Pemakaman 13 Jenazah Misterius Tanggung Jawab Siapa?
Proses pemakaman 13 tanpa identitas di Rumah Sakit Umum Dr. Sarjito terbentur peraturan. Bahkan pihak Polda DIY dan Rumah Sakit terkesan saling lempar tanggung jawab soal nasib 13 jenazah yang sejak tujuh bulan lalu beristirahat di ruang penyimpakan jenazah Sarjito ini.
Sub Direktorat I Keamanan Negara Polda DIY, AKBP Djuandani Rahardjo Puro menyatakan, kewenangan polisi berhenti setelah penyidikan terutama setelah autopsi jenazah.

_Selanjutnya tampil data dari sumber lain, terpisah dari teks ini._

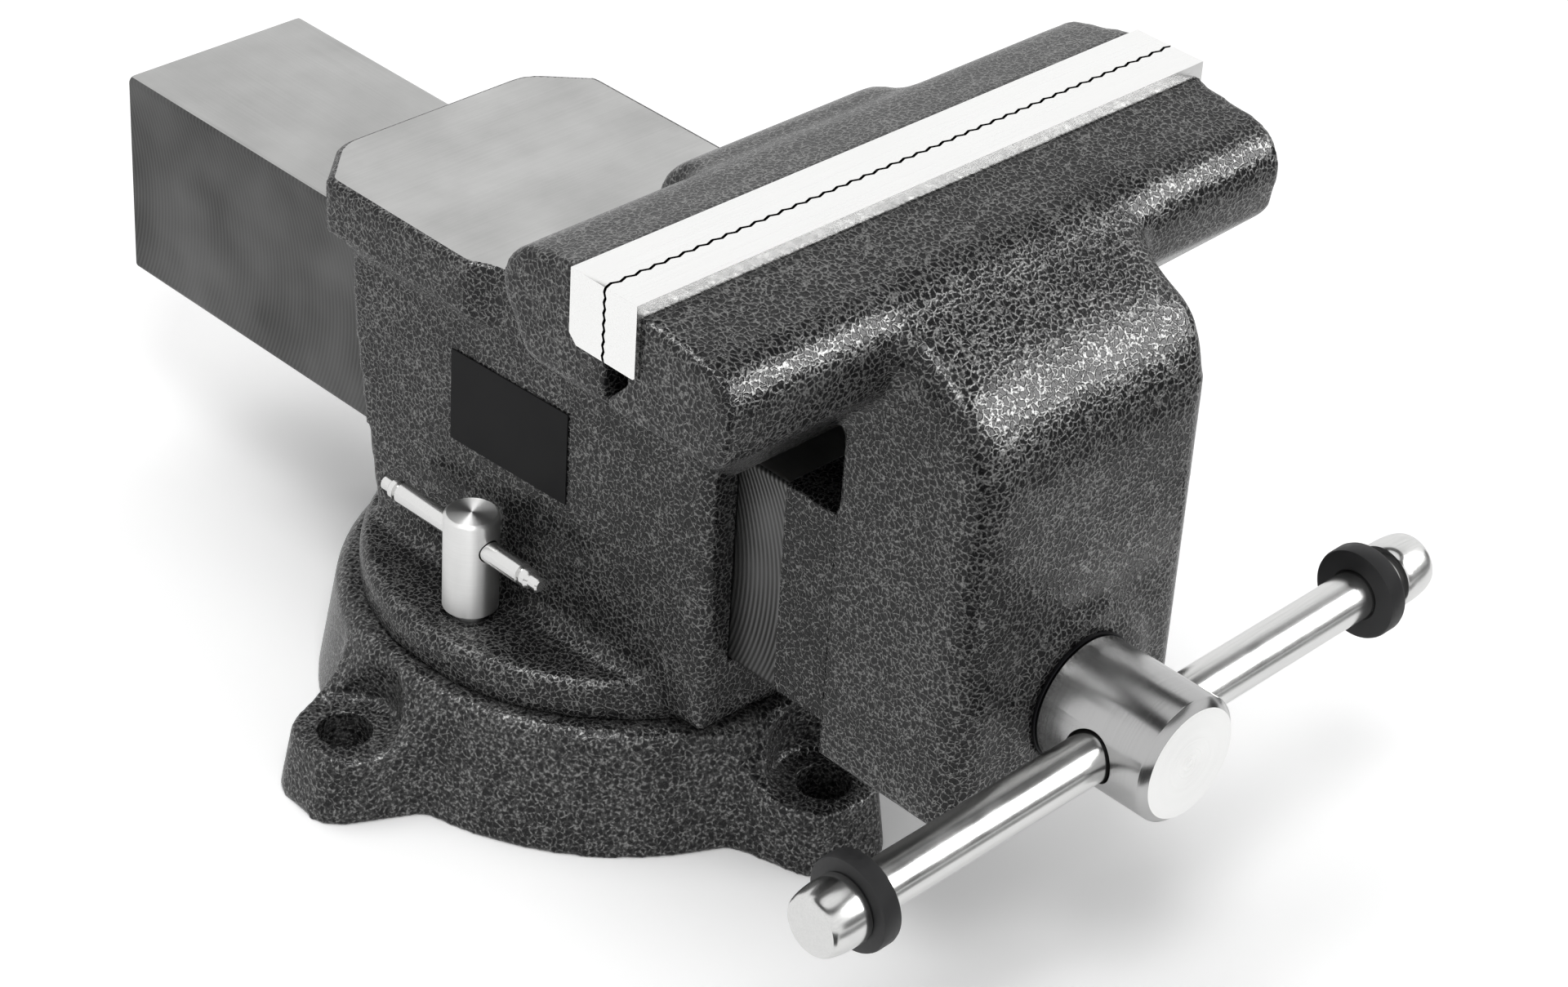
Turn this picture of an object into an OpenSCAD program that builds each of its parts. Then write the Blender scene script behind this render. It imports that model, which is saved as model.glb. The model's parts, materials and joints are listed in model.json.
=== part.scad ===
// Heavy bench vise on a swivel base: fixed jaw with anvil, sliding jaw on a
// square hollow bar, screw spindle with a loose crossbar handle.
// Origin: swivel axis at the bench surface. X runs along the jaws, Y to the
// back, Z up. The jaws are closed.

/* [Jaws] */
// Length of the jaw plates
jaw_w = 200; // [150:1:230]
// Height of the jaw plates' top edge above the slide bar
throat_h = 84; // [76:1:100]
// Distance from the swivel axis forward to the plane where the jaws meet
jaw_forward = 97; // [92:1:105]
// Thickness of a jaw plate
plate_t = 11.6; // [9:0.2:14]
// Height of a jaw plate
plate_h = 20.4; // [16:0.2:24]
// Spacing of the ridges on a gripping face
tooth_pitch = 4.65; // [3.5:0.05:7]
// Depth of the ridges on a gripping face
tooth_depth = 0.8; // [0.4:0.1:1.4]
// Depth of the fixed jaw beam from front to back
fixed_beam_depth = 38.6; // [34:0.2:44]
// Depth of the sliding jaw beam from front to back
sliding_beam_depth = 42.7; // [38:0.1:48]
// Height of a jaw beam's flat end
beam_end_h = 33; // [28:1:40]
// How far a jaw beam's end stops short of its plate's end
beam_inset = 1.5; // [0:0.5:4]
// How far the front plate stands above the sliding jaw
front_plate_rise = 4; // [2:0.5:6]
// Distance of a plate screw from the middle of the plate
plate_screw_x = 62; // [40:1:80]
// Shank diameter of a plate screw
plate_screw_d = 8; // [6:0.5:10]
// Head diameter of a plate screw
plate_screw_head_d = 13; // [11:0.5:15]
// Head height of a plate screw
plate_screw_head_h = 5; // [4:0.5:7]
// Length of a plate screw's shank
plate_screw_l = 22; // [18:1:26]

/* [Fixed jaw housing] */
// Half width of the housing at its front
housing_front_x = 41.5; // [39:0.5:48]
// Half width of the housing at its back
housing_rear_x = 47.8; // [42:0.5:49]
// Distance of the housing's front behind the meeting plane
housing_front_back = 19; // [15:1:24]
// Distance of the housing's back edge behind the swivel axis, under the anvil
housing_rear_y = 64; // [50:1:70]
// How far the housing's back leans forward at its foot
housing_rear_lean = 14; // [4:1:20]
// Radius of the housing's upright front edges
housing_edge_r = 3; // [1:0.5:6]
// Height of the housing's front lip above the bottom of the swivel flange
front_lip_rise = 5.5; // [3:0.5:8]
// Half width of the anvil
anvil_x = 49.5; // [49:0.5:58]
// Distance of the anvil's back edge behind the swivel axis
anvil_rear_y = 85; // [76:1:95]
// Distance of the anvil's front corners behind the swivel axis
anvil_front_y = 12; // [5:1:20]
// Height of the anvil's top above the slide bar
anvil_rise = 22; // [18:0.5:30]
// Thickness of the anvil's lip
anvil_lip = 17.5; // [12:0.5:17.5]
// Size of the anvil's cut back corners
anvil_corner = 14; // [8:1:20]
// Half width of the neck between the anvil and the fixed jaw
neck_x = 36; // [30:1:41]

/* [Slide bar] */
// Width of the slide bar
bar_w = 64.8; // [64.4:0.1:68]
// Height of the slide bar
bar_h = 65.5; // [60:0.5:72]
// Distance of the slide bar's back end behind the swivel axis
bar_rear_y = 186; // [175:1:200]
// Thickness of the slide bar's side walls
bar_wall = 13; // [9:0.5:13.2]
// Height of the hollow above the spindle axis
bar_hollow_rise = 20; // [19.5:0.5:24]
// Radius of the slide bar's long edges
bar_edge_r = 2; // [0.5:0.5:4]
// Gap between the slide bar and its channel
slide_gap = 0.35; // [0.3:0.05:0.6]
// Thickness of metal between the swivel flange's top and the slide bar
bar_floor_h = 14; // [12:0.5:20]

/* [Sliding jaw body] */
// Half width of the sliding jaw's body
body_x = 42.2; // [38:0.2:46]
// Distance of the body's front face ahead of the meeting plane
body_front = 73.6; // [70:0.2:80]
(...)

Tidak ada aturan yang menyebut siapa yang mesti bertangungjawab untuk mengubur mayat yang bersangkutan bila dalam waktu lama tetap tidak ada pihak keluarga yang mengambil.
“Memang enggak ada aturanya soal itu,” tutur Djuandani seperti yang dilansir dari Harian Jogja, Selasa (12/2/2013).
Namun biasanya, lanjut Djuandani, pihak RS atau Dinas Sosial lah yang menindaklanjuti untuk proses penguburannya.
Adapun Kepala Hukum dan Humas RSUP Dr Sardjito Trisno Heru Nugroho mengatakan belum ada pihak yang secara langsung menghubungi RSUP Dr Sardjito. “Sampai sekarang belum ada pihak kepolisian yang mengambil jenazah atau sekedar konfirmasi,” kata Heru kepada Harian Jogja.
Heru menambahkan RSUP Dr Sardjito tidak berwenang menguburkan jenazah tersebut lantaran pihak berwajib tengah melakukan proses hukum. Untuk itu rumah sakit harus menunggu perizinan dari kepolisian setempat.
Pemerintah pusat pun angkat tangan
Sejak awal pekan lalu RSUP Dr Sardjito mempertanyakan nasib 13 jenazah titipan dari Polsek Kota Jogja, Sleman dan Bantul. Selama ini, Sarjito memang menjadi mitra kepolisian dalam membantu menyimpan maupun proses autopsi. Hanya saja waktu penitipan jenazah yang umumnya maksimal hingga tiga bulan, kali ini harus mencapai bulan ke tujuh.
Padahal Jumlah ruang penyimpanan jenazah di RSUP Dr Sardjito terbatas. Dengan demikian, jika ada jenazah baru, rumah sakit tidak dapat menampung.
Kepala Dinas Tenaga Kerja dan Sosial (Disnakersos) Juli Setiono Dwi Wasito mengatakan, Pemkab Sleman tidak bisa mengeluarkan dana bantuan sosial pemakaman mayat yang tidak dikenal itu karena dikhawatirkan pencairan dana ini malah melanggar ketentuan dalam regulasi.
Menurut Juli, Permendagri yang saat ini mempersulit ruang gerak pemegang kebijakan pengelola dana bansos dan hibah. Regulasi yang direvisi menjadi Permendagri No.39/2012 mengatur setiap bentuk pencairan dana harus didahului pengajuan proposal satu tahun sebelumnya.
Bahkan bila dana bantuan tersebut cair, hanya diperuntukkan bagi masyarakat lokal, yang terdaftar secara by name dan by address di Kabupaten Sleman.
Juli mengaku telah berkonsultasi ke pusat mengenai hal ini. Namun pemerintah pusat menjawab daerah tetap harus menjalankan amanat sesuai klausul dalam Permendagri.